After providing iPhone and iPod touch users with a no-cost texting alternative, Pinger has taken its free text and picture messaging act to the iPad.
The company’s Textfree for iPad takes Pinger’s Textfree Unlimited offering an optimizes it for Apple’s tablet. The iPad version actually arrived on the App Store last week, but Pinger is only now starting to publicize its availability.
As with the original version of Textfree, the iPad release lets users send text and MMS messages from their iOS device without racking up texting charges or signing up with a carrier for service—an appealing prospect if you happen to own a Wi-Fi-only iPad. The app assigns you a number, meaning owners of multiple OS devices can text for free from the same account on their iPhone, iPod touch, and iPad. And Pinger’s Website also offers a Web interface for the Textfree service where you can not only send text and pictures but view any messages from the past 72 hours.

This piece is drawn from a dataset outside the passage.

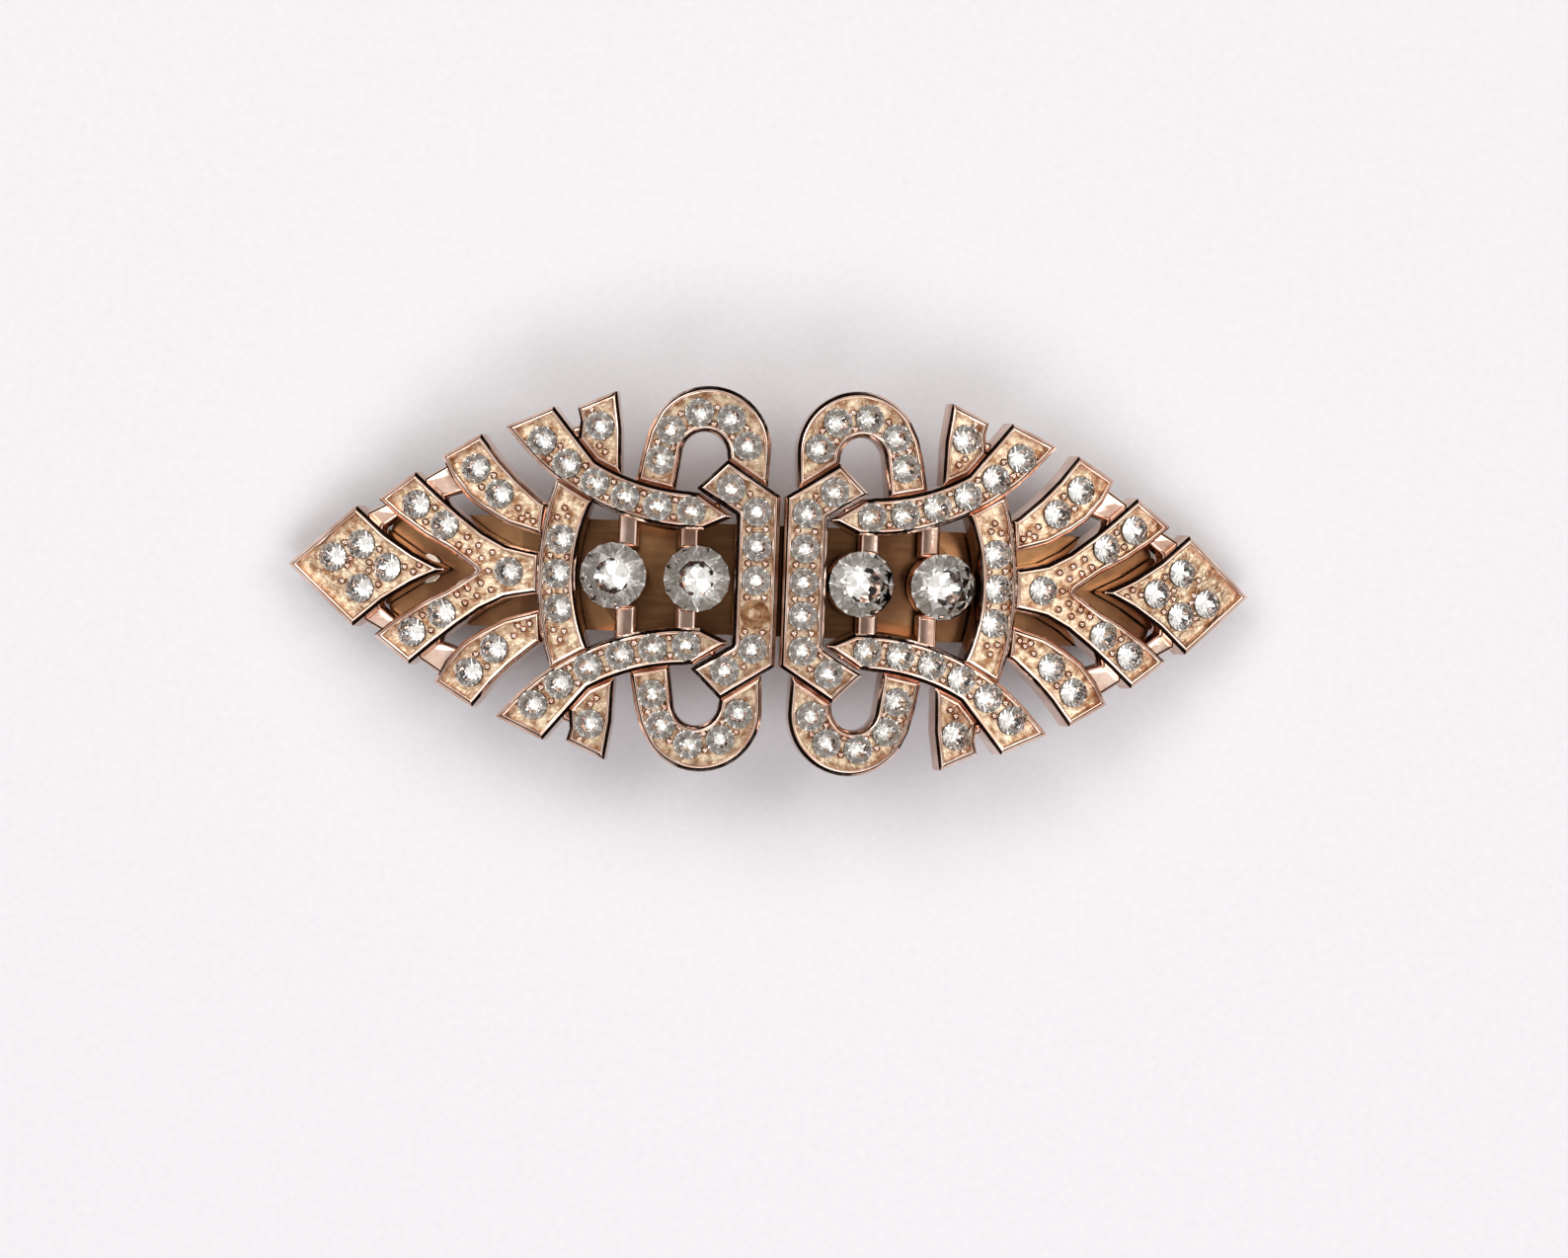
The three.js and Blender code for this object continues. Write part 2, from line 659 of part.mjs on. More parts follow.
function hingePin() {
  const end = PLATE_HALF_WIDTH + RUNNING_CLEARANCE + PIN_HEAD_LENGTH;
  const shoulder = end - PIN_HEAD_LENGTH;
  const profile = [point(0, -end), point(PIN_HEAD_RADIUS, -end), point(PIN_HEAD_RADIUS, -shoulder),
    point(PIN_RADIUS, -shoulder), point(PIN_RADIUS, shoulder), point(PIN_HEAD_RADIUS, shoulder),
    point(PIN_HEAD_RADIUS, end), point(0, end)];
  return turnedAlongY(profile, PIN_SIDES).translate([PIN_X, 0, PIN_Z]);
}

const armTop = PIN_Z + ARM_THICKNESS / 2;
const armUnder = PIN_Z - ARM_THICKNESS / 2;

// The arm: an eye rolled round the pin, a flat strip and a window frame for the catch.
function claspArm() {
  const eyeHalf = PLATE_HALF_WIDTH - EAR_THICKNESS - SIDE_CLEARANCE;
  const stripOutline = rectangle(frameEnd + 1, PIN_X, -ARM_HALF_WIDTH, ARM_HALF_WIDTH);
  const strip = prism(stripOutline, armUnder, armTop);
  const frameMiddle = frameEnd + FRAME_LENGTH / 2;
  const frameOutline = roundedRectangle(FRAME_LENGTH / 2, FRAME_HALF_WIDTH, 1)
    .map((corner) => point(corner.x + frameMiddle, corner.y));
  const frame = prism(frameOutline, armUnder, armTop);
  const eye = sidePrism(ring(point(PIN_X, PIN_Z), EYE_RADIUS, 20), -eyeHalf, eyeHalf);
  const boreRing = ring(point(PIN_X, PIN_Z), PIN_RADIUS + RUNNING_CLEARANCE, PIN_SIDES);
  const bore = sidePrism(boreRing, -eyeHalf - 1, eyeHalf + 1);
  const window = prism(
    rectangle(windowEnd, windowEnd + WINDOW_LENGTH, -WINDOW_HALF_WIDTH, WINDOW_HALF_WIDTH),
    armUnder - 1,
    armTop + 1,
  );
  return joined([strip, frame, eye]).subtract(joined([bore, window]));
}

// The catch base lies under the plate, flat.
const catchTop = plateUnder - SOLDER_GAP;
const catchUnder = catchTop - CATCH_THICKNESS;

function catchBase() {
  const outline = rectangle(
    catchAt - CATCH_HALF_LENGTH,
    catchAt + CATCH_HALF_LENGTH,
    -CATCH_HALF_WIDTH,
    CATCH_HALF_WIDTH,
  );
  const hole = ring(point(catchAt, 0), RIVET_RADIUS + RIVET_CLEARANCE, RIVET_SIDES);
  return prism(outline, catchUnder, catchTop, [hole]);
}

function catchRivet() {
  const low = catchUnder - RUNNING_CLEARANCE;
  const high = plateTop + RUNNING_CLEARANCE;
  const centre = point(catchAt, 0);
  return joined([
    prism(ring(centre, RIVET_RADIUS, RIVET_SIDES), low - 0.1, high + 0.1),
    prism(ring(centre, RIVET_HEAD_RADIUS, RIVET_SIDES), low - RIVET_HEAD, low),
    prism(ring(centre, RIVET_HEAD_RADIUS, RIVET_SIDES), high, high + RIVET_HEAD),
  ]);
}

// One spring leg with its barb, on the +Y side.
function catchLeg() {
  const low = catchX - LEG_LENGTH / 2;
  const high = catchX + LEG_LENGTH / 2;
  const base = (x) => plateUnderZ(x) - SOLDER_GAP - CATCH_THICKNESS - 2 * SOLDER_GAP;
  const profile = [point(low, LEG_FOOT_Z), point(high, LEG_FOOT_Z), point(high, base(high)),
    point(low, base(low))];
  const leg = sidePrism(profile, LEG_INNER_Y, LEG_INNER_Y + LEG_THICKNESS);
  const outer = LEG_INNER_Y + LEG_THICKNESS;
  const tip = WINDOW_HALF_WIDTH + BARB_HOLD;
  const barbTop = armUnder - BARB_GAP;
  const root = outer - BARB_BITE;
  const foot = LEG_FOOT_Z + BARB_BITE / 2;
  const barbShape = [point(root, foot), point(outer, foot), point(tip, barbTop - BARB_LIP),
    point(tip, barbTop), point(root, barbTop)];
  const barb = new THREE.ExtrudeGeometry(new THREE.Shape(barbShape), {
    depth: LEG_LENGTH,
    bevelEnabled: false,
  });
  barb.rotateX(Math.PI / 2);
  barb.rotateZ(Math.PI / 2);
  barb.translate(low, 0, 0);
  return leg.add(solidOf(barb));
}

function tensionBar() {
  const steps = 18;
  const xs = Array.from({ length: steps + 1 }, (_, i) => BAR_HALF_LENGTH * ((2 * i) / steps - 1));
  const top = xs.map((x) => point(x, barTopZ(x)));
  const under = xs.map((x) => point(x, barTopZ(x) - BAR_THICKNESS)).reverse();
  const curve = sidePrism([...top, ...under], -BAR_HALF_WIDTH, BAR_HALF_WIDTH);
  const body = roundedRectangle(BAR_BODY_HALF_LENGTH, BAR_HALF_WIDTH, BAR_CORNER);
  const tongues = rectangle(-BAR_HALF_LENGTH, BAR_HALF_LENGTH, -TONGUE_HALF_WIDTH, TONGUE_HALF_WIDTH);
  return curve.intersect(prism(body, 0, UNDERSIDE_Z).add(prism(tongues, 0, UNDERSIDE_Z)));
}

// ---------- Assembly ----------

const group = new THREE.Group();

function addPiece(name, geometry, finish) {
  const mesh = new THREE.Mesh(geometry, new THREE.MeshStandardMaterial(finish));
  mesh.name = name;
  group.add(mesh);
  return mesh;
}

// The same casting is used for both halves; the left one is turned half round.
function addHalf(side, turn) {
  const channels = channelList();
  const swapped = { top: 'bottom', bottom: 'top' };
  const sideName = (name) =>
    (turn ? name.replace(/top|bottom/, (end) => swapped[end]) : name);
  const pieces = [addPiece(`casting_${side}`, bentGeometry(castingSolid(channels)), roseGold)];
  for (const channel of channels) {
    const empty = turn && channel.name === 'bracket';
    const seats = empty ? channel.seats.filter((_, i) => i !== EMPTY_SEAT) : channel.seats;
    const row = stoneRow({ ...channel, seats });
    pieces.push(addPiece(`stones_${sideName(channel.name)}_${side}`, bentGeometry(row), crystal));
  }
  const largeNames = ['inner', 'outer'];
  LARGE_STONES_AT.forEach((at, i) => {
    const name = `large_stone_${largeNames[i]}_${side}`;
    pieces.push(addPiece(name, bentGeometry(largeStone(at)), crystal));
  });
  const pads = { inner: INNER_SOLDER, outer: OUTER_SOLDER };
  for (const [name, pad] of Object.entries(pads)) {
    pieces.push(addPiece(`solder_${name}_${side}`, bentGeometry(solderPad(pad)), solder));
  }
  for (const piece of pieces) {
    piece.rotation.z = turn;
  }
}

addHalf('right', 0);
addHalf('left', Math.PI);

addPiece('base_plate', straightGeometry(basePlate()), steel);
addPiece('hinge_pin', straightGeometry(hingePin()), steel);
addPiece('clasp_arm', straightGeometry(claspArm()), steel);
addPiece('tension_bar', straightGeometry(tensionBar()), steel);
addPiece('catch_base', bentGeometry(catchBase()), steel);
addPiece('catch_rivet', bentGeometry(catchRivet()), steel);
addPiece('catch_leg_back', straightGeometry(catchLeg()), steel);
addPiece('catch_leg_front', straightGeometry(catchLeg().mirror([0, 1, 0])), steel);

export default group;
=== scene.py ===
# Rhinestone hair clip: two plated castings set with glass stones, on a barrette back with a spring
# clasp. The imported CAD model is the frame: every piece is made in its coordinates, in metres.
import math
import random

import bmesh
import bpy
from mathutils import Matrix, Vector, geometry


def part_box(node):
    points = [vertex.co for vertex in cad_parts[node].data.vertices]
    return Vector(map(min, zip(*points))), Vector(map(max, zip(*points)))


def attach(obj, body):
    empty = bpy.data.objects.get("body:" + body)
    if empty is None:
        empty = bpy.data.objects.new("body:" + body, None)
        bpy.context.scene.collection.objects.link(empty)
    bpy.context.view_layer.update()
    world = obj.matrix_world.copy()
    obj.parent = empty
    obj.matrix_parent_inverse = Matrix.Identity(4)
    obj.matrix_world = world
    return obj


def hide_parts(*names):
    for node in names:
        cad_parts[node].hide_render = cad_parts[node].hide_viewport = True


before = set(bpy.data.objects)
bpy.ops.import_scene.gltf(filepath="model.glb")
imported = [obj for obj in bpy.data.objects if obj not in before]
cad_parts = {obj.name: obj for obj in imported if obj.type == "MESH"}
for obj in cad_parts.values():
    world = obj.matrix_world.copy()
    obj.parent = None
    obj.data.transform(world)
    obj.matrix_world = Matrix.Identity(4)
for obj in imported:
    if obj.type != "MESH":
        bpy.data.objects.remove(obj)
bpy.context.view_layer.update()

# ---------- Base plate ----------
# The back of the barrette: a strip of mild steel, blanked, pierced and bent to the doming, with its
# ears and end tab folded down. It is barrel plated with a thin brassy coat.

MM = 0.001


def linear(code):
    """An sRGB hex colour as linear red, green, blue and alpha."""
    values = [int(code[i : i + 2], 16) / 255 for i in (1, 3, 5)]
    return [v / 12.92 if v <= 0.04045 else ((v + 0.055) / 1.055) ** 2.4 for v in values] + [1.0]


def add_node(tree, kind, settings, inputs):
    """Adds a node, sets its own settings, and gives each named input a value or a link."""
    node = tree.nodes.new(kind)
    for name, value in settings.items():
        setattr(node, name, value)
    for name, value in inputs.items():
        if isinstance(value, bpy.types.NodeSocket):
            tree.links.new(value, node.inputs[name])
        else:
            node.inputs[name].default_value = value
    return node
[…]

The iPad version of Textfree stands out from the original iOS release by using the ample screen space provided by Apple’s tablet. You can see more of your text conversations in Textfree for iPad, notes Joe Sipher, Pinger’s co-founder and chief marketing officer. And he adds that the larger on-screen keypad on the iPad is a welcome feature for texters.
“[The app] is really optimized around the ergonomics of the iPad,” Sipher told Macworld.
One thing you won’t find in Textfree for iPad is a voice component, as featured in another Pinger iPhone offering, Textfree with Voice. That app, which debuted last December, adds voice capabilities to Textfree’s texting and picture messaging features. Sipher says his company thinks the iPad is not yet optimized for voice-driven apps and that Pinger decided to put its emphasis on producing an iPad-optimized version of its basic texting app first.
“We thought it was better to give iPad users the full functionality of texting versus having them wait months for voice capabilities,” said Sipher, adding that an iPad-optimized voice offering remains under consideration.
The market certainly seems to be clamoring for apps that offer some form of free calling features. Since its December launch, Textfree with Voice has been a mainstay among the most downloaded free social networking apps in the App Store.
In addition to free texting and MMS messaging, Textfree with Voice offers free incoming calls and free calls to other Textfree users as well as integration with Facebook’s chat feature. Users can also tap into prepaid minutes to place calls to other people.
Textfree with Voice users can buy minutes through in-app purchases, but they can also earn them through activities in the app. (In fact, Sipher says roughly 80 percent of users earn minutes through activities.) Previously, that had meant downloading other apps, though Apple is reportedly taking a hard line toward incentivized downloads. Pinger plans to shift toward different minute-earning activities such as surveys and videos for Textfree with Voice users, Sipher says.